BEIJING, March 11 (Xinhua) -- China's exports plummeted 25.7 percent year-on-year in February, the fourth straight monthly decline, as global demand shrank, the General Administration of Customs said Wednesday.
Exports contracted to 64.90 billion U.S. dollars, while imports slumped 24.1 percent to 60.05 billion U.S. dollars.
The sharp declines reflected weakening external demand, which would persist throughout the year as the global recession deepened, said Zhang Junsheng, an economics professor at the University of International Business and Economics.
"These huge falls were inevitable, given the global downturn," he said.
While China was "psychologically prepared" for the export slump, said Xuo Xiaolei, chief economist with Galaxy Securities, the narrowing of the trade surplus was eye-catching.
The surplus shrank to 4.84 billion U.S. dollars, less than one-seventh of the figure for January.
"The slumping trade surplus tells us that we can't pin too much hope on trade to meet the 8 percent growth target for this year," she said.
China has set an 8 percent GDP growth for 2009.
Total foreign trade was 124.95 billion U.S. dollars last month, down 24.9 percent year-on-year.
Processing trade, which comprised more than half of the total, declined much faster than general trade, the customs agency said.
Exports of labor-intensive products contracted more moderately than total exports, reflecting the government's moves to raise export rebates starting last July, the agency said.
Garment and accessory exports fell 11 percent to 14.62 billion U.S. dollars, while those of toys sank 17.1 percent to 850 million U.S. dollars.
Grain export edged down 46.7 percent and fertilizer exports slumped 55 percent.

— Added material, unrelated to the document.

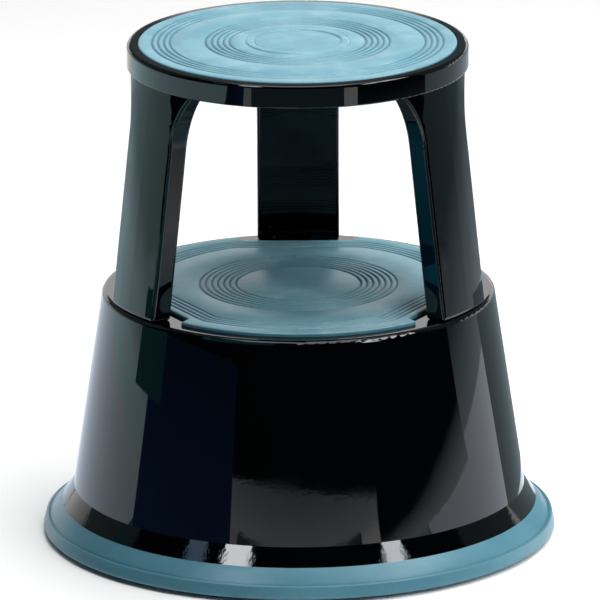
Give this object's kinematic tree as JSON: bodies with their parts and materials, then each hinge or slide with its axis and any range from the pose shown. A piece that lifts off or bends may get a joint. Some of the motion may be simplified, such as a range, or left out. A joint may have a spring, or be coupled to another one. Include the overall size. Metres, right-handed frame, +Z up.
{
  "type": "kick step stool",
  "caption": "Round two-step rolling stool of pressed steel with rubber treads, a rubber bumper ring and sprung castors that sink under load.",
  "frame": {"origin": "on the floor, on the stool's vertical axis, with the unloaded castors standing on the floor", "axes": "+Z up through the upper step, +Y towards the rear leg, +X to the right seen from the front"},
  "size_m": [0.4382, 0.4382, 0.4309],
  "materials": {
    "black_paint": "gloss",
    "teal_rubber": "satin",
    "zinc_steel": "satin",
    "spring_steel": "satin",
    "rivet_steel": "gloss",
    "white_nylon": "matte",
    "tyre_rubber": "matte"
  },
  "bodies": {
    "stool": {"top_platform": "black_paint", "top_mat": "teal_rubber", "base_drum": "black_paint", "step_mat": "teal_rubber", "bumper_ring": "teal_rubber", "foot_rivets": "rivet_steel", "head_rivets": "rivet_steel", "leg_rear": "black_paint", "leg_left": "black_paint", "leg_right": "black_paint", "castor_bracket_front": "zinc_steel", "guide_bush_front": "white_nylon", "coil_spring_front": "spring_steel", "castor_bracket_left": "zinc_steel", "guide_bush_left": "white_nylon", "coil_spring_left": "spring_steel", "castor_bracket_right": "zinc_steel", "guide_bush_right": "white_nylon", "coil_spring_right": "spring_steel"},
    "stem_front": {"castor_stem_front": "zinc_steel", "spring_seat_front": "zinc_steel", "stop_washer_front": "zinc_steel", "retaining_clip_front": "zinc_steel"},
    "fork_front": {"castor_fork_front": "zinc_steel", "wheel_axle_front": "zinc_steel"},
    "wheel_front": {"wheel_hub_front": "white_nylon", "wheel_tyre_front": "tyre_rubber"},
    "stem_left": {"castor_stem_left": "zinc_steel", "spring_seat_left": "zinc_steel", "stop_washer_left": "zinc_steel", "retaining_clip_left": "zinc_steel"},
    "fork_left": {"castor_fork_left": "zinc_steel", "wheel_axle_left": "zinc_steel"},
    "wheel_left": {"wheel_hub_left": "white_nylon", "wheel_tyre_left": "tyre_rubber"},
    "stem_right": {"castor_stem_right": "zinc_steel", "spring_seat_right": "zinc_steel", "stop_washer_right": "zinc_steel", "retaining_clip_right": "zinc_steel"},
    "fork_right": {"castor_fork_right": "zinc_steel", "wheel_axle_right": "zinc_steel"},
    "wheel_right": {"wheel_hub_right": "white_nylon", "wheel_tyre_right": "tyre_rubber"}
  },
  "joints": [
    {"name": "castor_retract_front", "type": "slide", "parent": "stool", "child": "stem_front", "axis": [0, 0, 1], "range_m": [0, 0.008], "stiffness_N_per_m": 3000, "springref_m": -0.018, "deforming": ["coil_spring_front"]},
    {"name": "castor_swivel_front", "type": "hinge", "parent": "stem_front", "child": "fork_front", "pos_m": [0, -0.14, 0], "axis": [0, 0, 1], "continuous": true},
    {"name": "wheel_roll_front", "type": "hinge", "parent": "fork_front", "child": "wheel_front", "pos_m": [0, -0.126, 0.02], "axis": [1, 0, 0], "continuous": true},
    {"name": "castor_retract_left", "type": "slide", "parent": "stool", "child": "stem_left", "axis": [0, 0, 1], "range_m": [0, 0.008], "stiffness_N_per_m": 3000, "springref_m": -0.018, "deforming": ["coil_spring_left"]},
    {"name": "castor_swivel_left", "type": "hinge", "parent": "stem_left", "child": "fork_left", "pos_m": [-0.12124, 0.07, 0], "axis": [0, 0, 1], "continuous": true},
    {"name": "wheel_roll_left", "type": "hinge", "parent": "fork_left", "child": "wheel_left", "pos_m": [-0.10912, 0.063, 0.02], "axis": [-0.5, -0.866, 0], "continuous": true},
    {"name": "castor_retract_right", "type": "slide", "parent": "stool", "child": "stem_right", "axis": [0, 0, 1], "range_m": [0, 0.008], "stiffness_N_per_m": 3000, "springref_m": -0.018, "deforming": ["coil_spring_right"]},
    {"name": "castor_swivel_right", "type": "hinge", "parent": "stem_right", "child": "fork_right", "pos_m": [0.12124, 0.07, 0], "axis": [0, 0, 1], "continuous": true},
    {"name": "wheel_roll_right", "type": "hinge", "parent": "fork_right", "child": "wheel_right", "pos_m": [0.10912, 0.063, 0.02], "axis": [-0.5, 0.866, 0], "continuous": true}
  ]
}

The government curbed exports to ensure supply after major wheat-planting areas experienced the worst drought in half a century.

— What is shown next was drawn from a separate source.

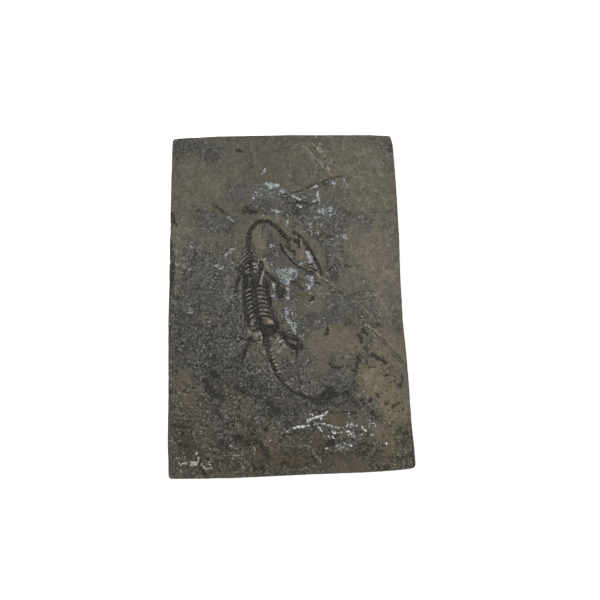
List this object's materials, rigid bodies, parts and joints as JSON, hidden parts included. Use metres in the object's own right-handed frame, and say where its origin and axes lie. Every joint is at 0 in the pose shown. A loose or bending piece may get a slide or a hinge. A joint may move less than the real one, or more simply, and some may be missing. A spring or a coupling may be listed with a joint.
{
  "type": "fossil marine reptile slab",
  "caption": "Slab of dark rock with the skeleton of a small long-necked marine reptile bedded in its face, for study or display lying on its flat back.",
  "frame": {"origin": "centre of the slab's bounding box at the flat back that it lies on", "axes": "+X to the slab's right and +Y to its top as seen facing the fossil, +Z out of the fossil's face"},
  "size_m": [0.1734, 0.2404, 0.0158],
  "materials": {
    "rock": "matte",
    "bone": "satin"
  },
  "bodies": {
    "root": {"slab": "rock", "skull": "bone", "neck": "bone", "rib_cage": "bone", "left_shoulder_blade": "bone", "right_shoulder_blade": "bone", "left_chest_bone": "bone", "right_chest_bone": "bone", "left_upper_arm": "bone", "right_upper_arm": "bone", "right_forearm": "bone", "pelvis": "bone", "left_thigh": "bone", "right_thigh": "bone", "right_shin": "bone", "tail": "bone"}
  },
  "joints": []
}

Exports have played a key part in powering the world's third-largest economy. Gross domestic product (GDP) growth slowed to 6.8 percent in the fourth quarter last year, the worst showing in seven years, as the global downturn sapped demands for Chinese goods.

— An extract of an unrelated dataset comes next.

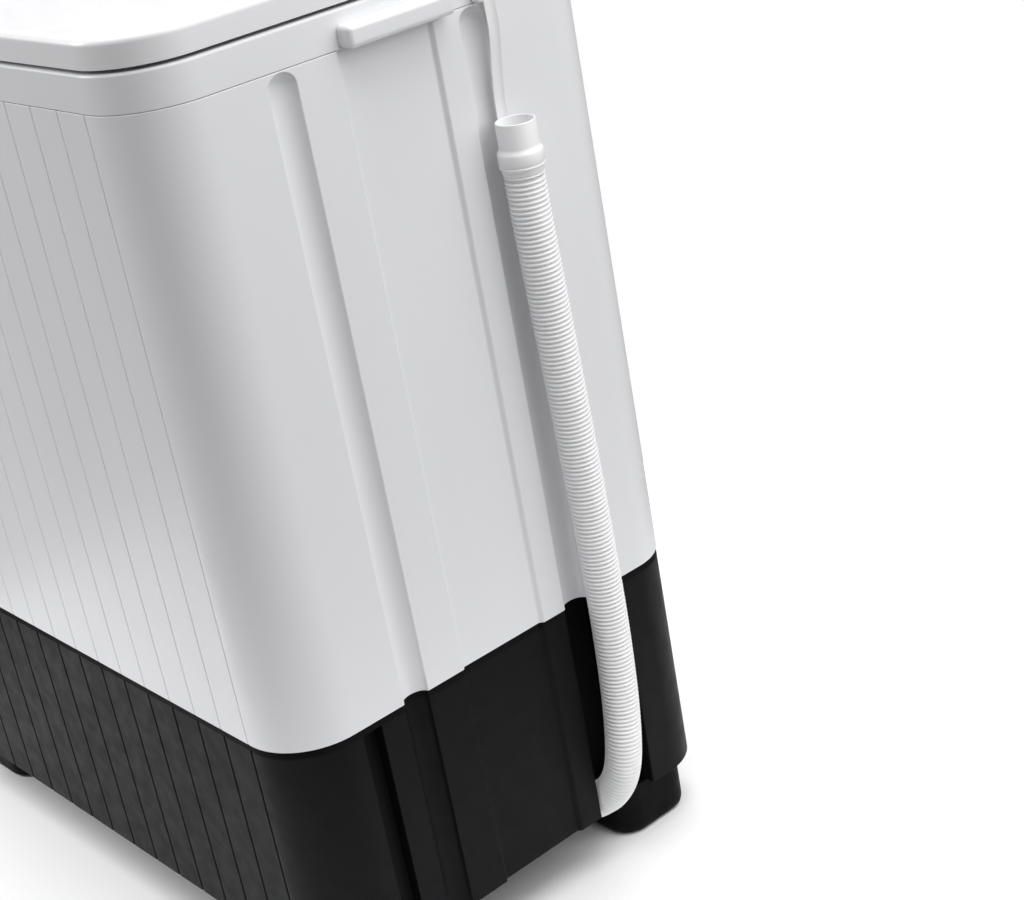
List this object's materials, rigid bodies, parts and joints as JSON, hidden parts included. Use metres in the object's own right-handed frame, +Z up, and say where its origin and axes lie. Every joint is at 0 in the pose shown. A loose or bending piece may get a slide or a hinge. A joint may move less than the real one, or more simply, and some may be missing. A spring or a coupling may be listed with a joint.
{
  "type": "twin-tub top load washing machine",
  "caption": "Twin-tub top load washing machine: white body on a black base, two hinged lids, rear console with knobs, side drain hose on a strap.",
  "frame": {"origin": "on the floor under the middle of the machine", "axes": "+Z up, the front faces -Y, the drain hose is on the +X side"},
  "size_m": [0.859, 0.478, 0.9955],
  "materials": {
    "white_plastic": "satin moulded white plastic",
    "black_plastic": "fine textured black plastic",
    "hose_plastic": "soft white corrugated plastic",
    "grey_plastic": "moulded grey plastic",
    "tub_plastic": "smooth tub plastic",
    "panel_gloss": "gloss black fascia",
    "rubber": "black rubber",
    "steel": "brushed",
    "painted_steel": "painted",
    "aluminium": "cast"
  },
  "bodies": {
    "casing": {"cabinet_shell": "white_plastic", "top_frame": "white_plastic", "left_grip": "white_plastic", "right_grip": "white_plastic", "console_housing": "white_plastic", "back_cover": "white_plastic", "hose_hook": "white_plastic", "base_frame": "black_plastic", "front_left_foot": "black_plastic", "front_right_foot": "black_plastic", "rear_left_foot": "black_plastic", "rear_right_foot": "black_plastic", "drain_outlet": "black_plastic", "drain_hose": "hose_plastic", "hose_end_cuff": "hose_plastic", "hose_strap": "hose_plastic", "wash_timer": "grey_plastic", "wash_mode_switch": "grey_plastic", "drain_selector": "grey_plastic", "spin_timer": "grey_plastic", "water_inlet": "grey_plastic", "pulsator_bearing": "grey_plastic", "drain_valve_box": "grey_plastic", "wash_tub": "tub_plastic", "spin_outer_tub": "tub_plastic", "control_fascia": "panel_gloss", "drive_belt": "rubber", "shaft_seal": "rubber", "motor_mount_1": "rubber", "motor_mount_2": "rubber", "motor_mount_3": "rubber", "power_cord_gland": "rubber", "back_cover_screw_1": "steel", "back_cover_screw_2": "steel", "back_cover_screw_3": "steel", "back_cover_screw_4": "steel", "brake_pivot_post": "steel", "wash_motor": "painted_steel", "spin_motor": "painted_steel", "motor_capacitor": "aluminium"},
    "wash_lid": {"wash_lid": "white_plastic", "wash_lid_hinge_pin": "steel"},
    "spin_lid": {"spin_lid": "white_plastic", "spin_lid_hinge_pin": "steel"},
    "wash_timer_knob": {"wash_timer_knob": "white_plastic"},
    "wash_mode_knob": {"wash_mode_knob": "white_plastic"},
    "drain_knob": {"drain_knob": "white_plastic"},
    "spin_timer_knob": {"spin_timer_knob": "white_plastic"},
    "pulsator": {"pulsator": "white_plastic", "pulsator_shaft": "steel", "wash_pulley": "aluminium"},
    "wash_motor_rotor": {"motor_pulley": "steel", "wash_motor_shaft": "steel"},
    "spin_basket": {"spin_basket": "steel", "basket_hub": "grey_plastic", "spin_shaft": "steel", "brake_drum": "painted_steel"},
    "lint_filter": {"lint_filter": "grey_plastic"},
    "brake_lever": {"brake_lever": "steel"},
    "drain_plunger": {"drain_valve_plunger": "rubber"}
  },
  "joints": [
    {"name": "wash_lid_hinge", "type": "hinge", "parent": "casing", "child": "wash_lid", "pos_m": [-0.15575, 0.107, 0.9206], "axis": [-1, 0, 0], "range_deg": [0, 88]},
    {"name": "spin_lid_hinge", "type": "hinge", "parent": "casing", "child": "spin_lid", "pos_m": [0.24575, 0.107, 0.9206], "axis": [-1, 0, 0], "range_deg": [0, 88]},
    {"name": "wash_timer_turn", "type": "hinge", "parent": "casing", "child": "wash_timer_knob", "pos_m": [-0.27, 0.14279, 0.95653], "axis": [0, 0.8064, -0.5914], "range_deg": [0, 270]},
    {"name": "wash_mode_turn", "type": "hinge", "parent": "casing", "child": "wash_mode_knob", "pos_m": [-0.13, 0.14279, 0.95653], "axis": [0, 0.8064, -0.5914], "range_deg": [-45, 45]},
    {"name": "drain_turn", "type": "hinge", "parent": "casing", "child": "drain_knob", "pos_m": [0.06, 0.14279, 0.95653], "axis": [0, 0.8064, -0.5914], "range_deg": [0, 90]},
    {"name": "spin_timer_turn", "type": "hinge", "parent": "casing", "child": "spin_timer_knob", "pos_m": [0.25, 0.14279, 0.95653], "axis": [0, 0.8064, -0.5914], "range_deg": [0, 270]},
    {"name": "pulsator_spin", "type": "hinge", "parent": "casing", "child": "pulsator", "pos_m": [-0.15, -0.055, 0.44], "axis": [0, 0, 1], "continuous": true},
    {"name": "wash_motor_spin", "type": "hinge", "parent": "casing", "child": "wash_motor_rotor", "pos_m": [-0.305, -0.055, 0.315], "axis": [0, 0, 1], "continuous": true},
    {"name": "basket_spin", "type": "hinge", "parent": "casing", "child": "spin_basket", "pos_m": [0.235, -0.055, 0.45], "axis": [0, 0, 1], "continuous": true},
    {"name": "lint_filter_lift", "type": "slide", "parent": "casing", "child": "lint_filter", "axis": [0, 0, 1], "range_m": [0, 0.1]},
    {"name": "brake_lever_swing", "type": "hinge", "parent": "casing", "child": "brake_lever", "pos_m": [0.175, -0.007, 0.244], "axis": [0, 0, 1], "range_deg": [0, 3.2]},
    {"name": "drain_plunger_lift", "type": "slide", "parent": "casing", "child": "drain_plunger", "axis": [0, 0, 1], "range_m": [0, 0.0225]}
  ],
  "couplings": [
    {"joint": "wash_motor_spin", "follows": "pulsator_spin", "ratio": 4.4444},
    {"joint": "brake_lever_swing", "follows": "spin_lid_hinge", "ratio": 0.034},
    {"joint": "drain_plunger_lift", "follows": "drain_turn", "m_per_rad": 0.014}
  ]
}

Commerce Minister Chen Deming said Tuesday that foreign trade faced a "grim picture" in the months ahead.
Premier Wen Jiabao said last Thursday that China "must not slacken efforts" to promote exports, despite the plunge in external demand and growing international protectionism.
Wen pledged measures, including fiscal and tax policies, to ease the difficulties of exporters and "ensure steady growth in foreign trade."